• _THE TASK_: State the number of lines that contain the word "from", and add nothing else.

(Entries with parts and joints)
** BEGIN **

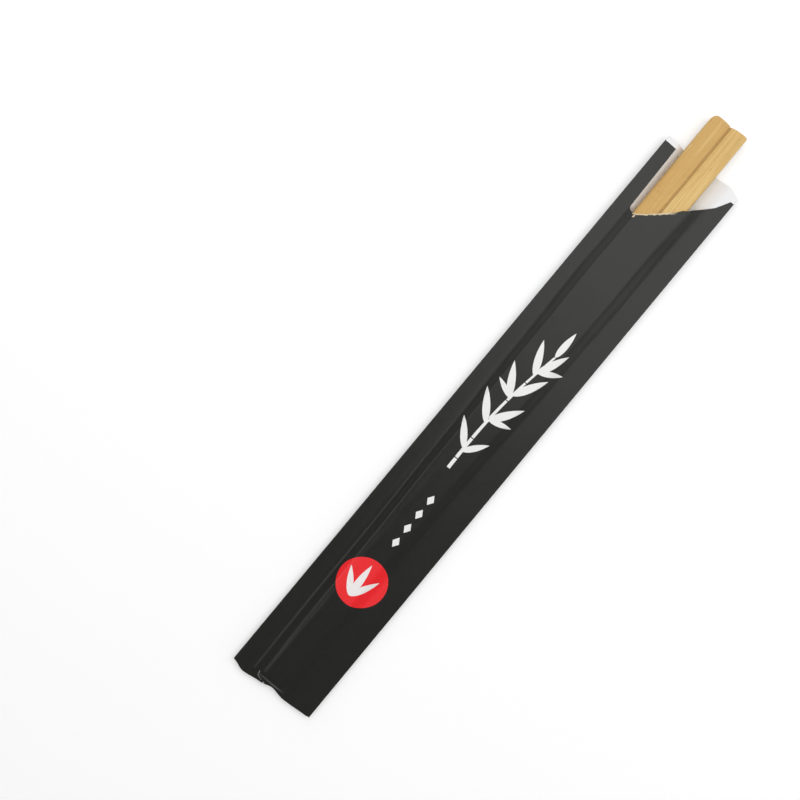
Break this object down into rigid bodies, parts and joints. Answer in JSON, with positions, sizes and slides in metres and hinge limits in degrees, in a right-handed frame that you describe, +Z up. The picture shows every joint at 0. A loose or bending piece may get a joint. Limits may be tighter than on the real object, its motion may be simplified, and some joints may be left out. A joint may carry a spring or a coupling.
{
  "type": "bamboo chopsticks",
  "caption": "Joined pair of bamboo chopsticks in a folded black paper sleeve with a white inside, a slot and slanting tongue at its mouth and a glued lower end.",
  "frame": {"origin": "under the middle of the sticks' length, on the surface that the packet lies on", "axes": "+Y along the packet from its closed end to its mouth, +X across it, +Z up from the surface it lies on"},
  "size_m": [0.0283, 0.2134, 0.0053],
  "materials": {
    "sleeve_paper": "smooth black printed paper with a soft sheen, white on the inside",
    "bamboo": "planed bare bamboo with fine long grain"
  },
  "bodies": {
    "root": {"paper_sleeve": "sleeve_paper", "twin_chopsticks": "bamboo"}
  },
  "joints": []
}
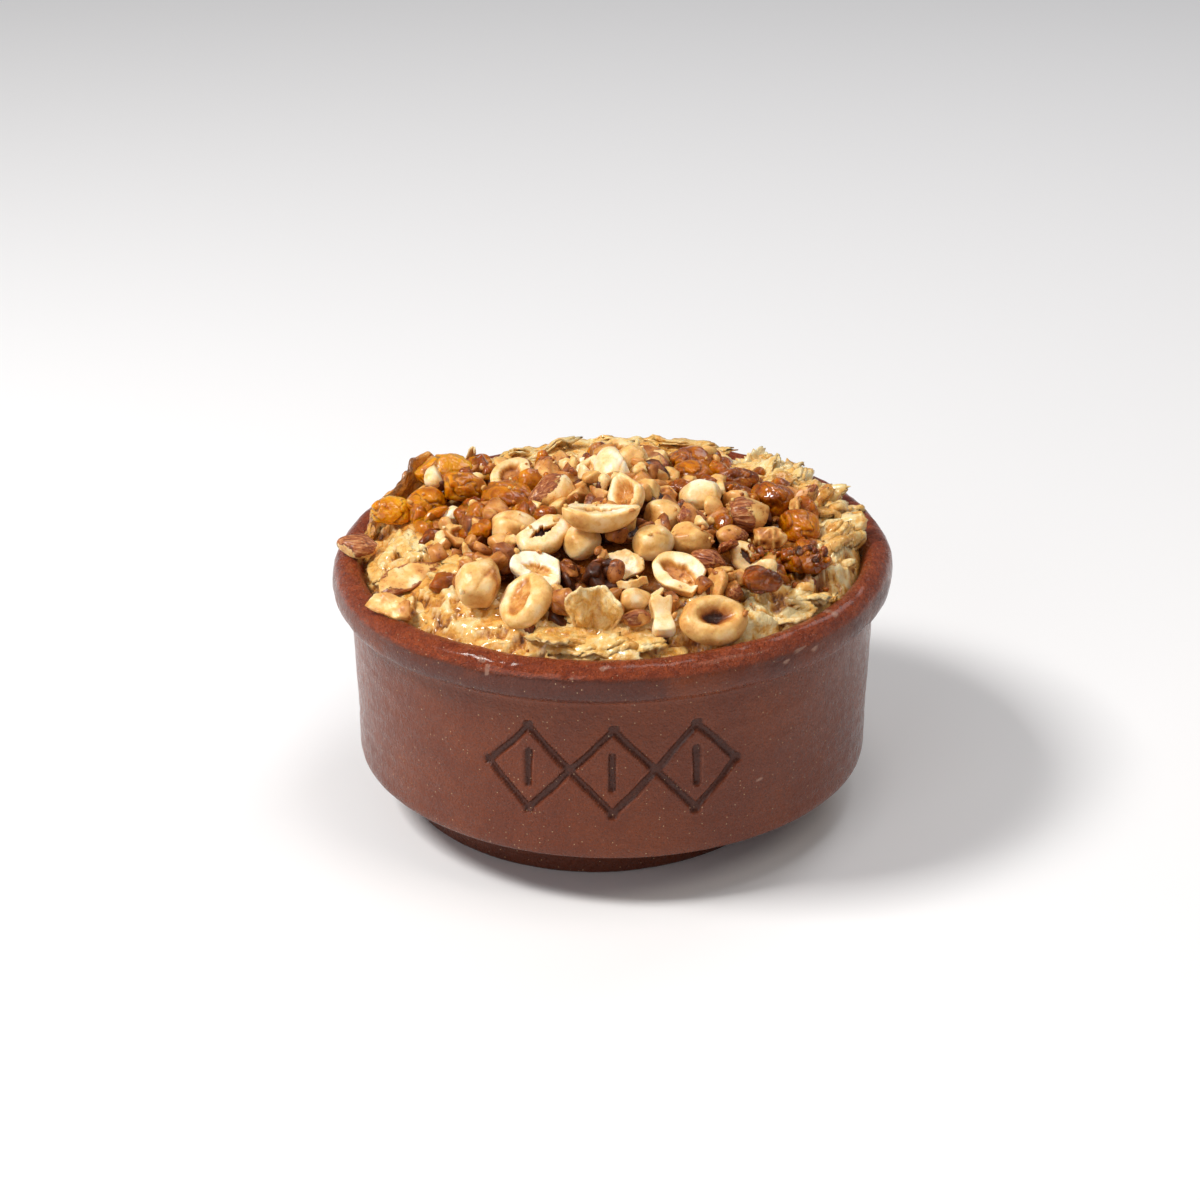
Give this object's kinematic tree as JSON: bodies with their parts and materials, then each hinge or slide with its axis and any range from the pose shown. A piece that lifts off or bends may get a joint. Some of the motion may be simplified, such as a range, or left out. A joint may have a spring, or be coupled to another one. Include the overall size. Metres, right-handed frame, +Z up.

** END **

• _SOLUTION FOR THIS EXERCISE_: 2